Write out all of the data without omission, exactly as shown.

========================

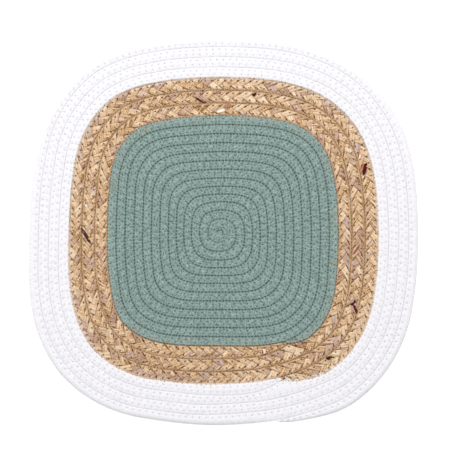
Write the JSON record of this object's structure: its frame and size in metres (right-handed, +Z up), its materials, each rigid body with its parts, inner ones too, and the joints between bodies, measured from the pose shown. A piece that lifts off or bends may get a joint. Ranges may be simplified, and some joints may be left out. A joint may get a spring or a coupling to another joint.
{
  "type": "coiled fabric placemat",
  "caption": "Flat rounded-square placemat: a sage cotton rope coil ringed by a plaited husk band, with a white cotton rope border.",
  "frame": {"origin": "middle of the mat's outline, on its underside", "axes": "+Z up out of the mat's face, +X to its right and +Y to its far side, with the ropes' ends at the near right corner"},
  "size_m": [0.3786, 0.3767, 0.006],
  "materials": {
    "sage_cotton": "matt braided cotton rope, melange sage green",
    "dried_husk": "dried husk strips, faint satin, straw to mauve brown",
    "white_cotton": "matt braided cotton rope, white"
  },
  "bodies": {
    "root": {"sage_rope_coil": "sage_cotton", "husk_plait_band": "dried_husk", "white_rope_border": "white_cotton"}
  },
  "joints": []
}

========================

# Output below
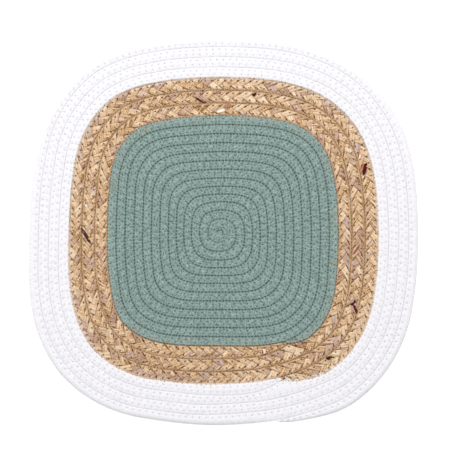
Write the JSON record of this object's structure: its frame and size in metres (right-handed, +Z up), its materials, each rigid body with its parts, inner ones too, and the joints between bodies, measured from the pose shown. A piece that lifts off or bends may get a joint. Ranges may be simplified, and some joints may be left out. A joint may get a spring or a coupling to another joint.
{
  "type": "coiled fabric placemat",
  "caption": "Flat rounded-square placemat: a sage cotton rope coil ringed by a plaited husk band, with a white cotton rope border.",
  "frame": {"origin": "middle of the mat's outline, on its underside", "axes": "+Z up out of the mat's face, +X to its right and +Y to its far side, with the ropes' ends at the near right corner"},
  "size_m": [0.3786, 0.3767, 0.006],
  "materials": {
    "sage_cotton": "matt braided cotton rope, melange sage green",
    "dried_husk": "dried husk strips, faint satin, straw to mauve brown",
    "white_cotton": "matt braided cotton rope, white"
  },
  "bodies": {
    "root": {"sage_rope_coil": "sage_cotton", "husk_plait_band": "dried_husk", "white_rope_border": "white_cotton"}
  },
  "joints": []
}